On a lesson about the presence of the Holy Spirit, I went over some of the gifts we receive from him/her, such as wisdom, understanding, knowledge.  My little explanation went over like every other one – blankety blank stares.  When I opened it up for a discussion……….and please kids don’t ask me anything hard because I’m not exactly gifted in this area.………I got more blank stares.

Until one kid equated it to ghosts.  Ghosts that lived in his house and that’s when the whole class perked up and wanted to tell a story about their own encounters with the Spirit……holy or otherwise.  It went on for awhile and ended when the kid with Asperger’s explained the inner workings of your basic lawn mower motor.

You could say that I lost control, but within my own low achiever parameters it was a success and everybody left ready to share the gift of wisdom with their parents.  As off the rails as they happened to be.

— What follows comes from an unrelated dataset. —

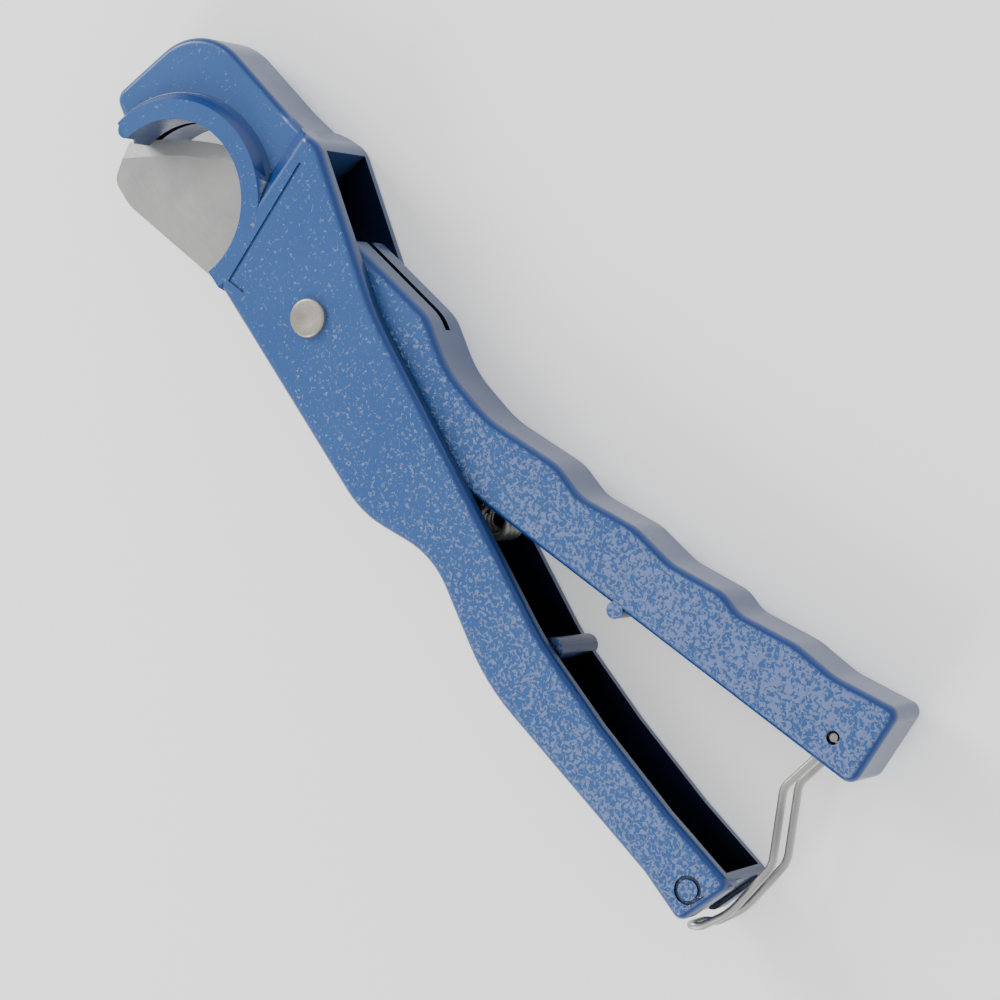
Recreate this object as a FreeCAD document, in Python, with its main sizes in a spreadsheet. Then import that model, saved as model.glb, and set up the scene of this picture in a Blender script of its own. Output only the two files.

In the Spirit of some spirited nine year olds…………

Always look in the closets and under your bed because they like dark places.

They’re scary but their mouths don’t work and they have no arms so they can’t bite you or grab you.

Your parents can’t see them but usually act like they can.

Jesus made the holy ones to send when you’re fighting with your siblings.

And…………..

For optimal engine performance while mulching your fall leaves, it is important to maintain recommended fluid levels at all times.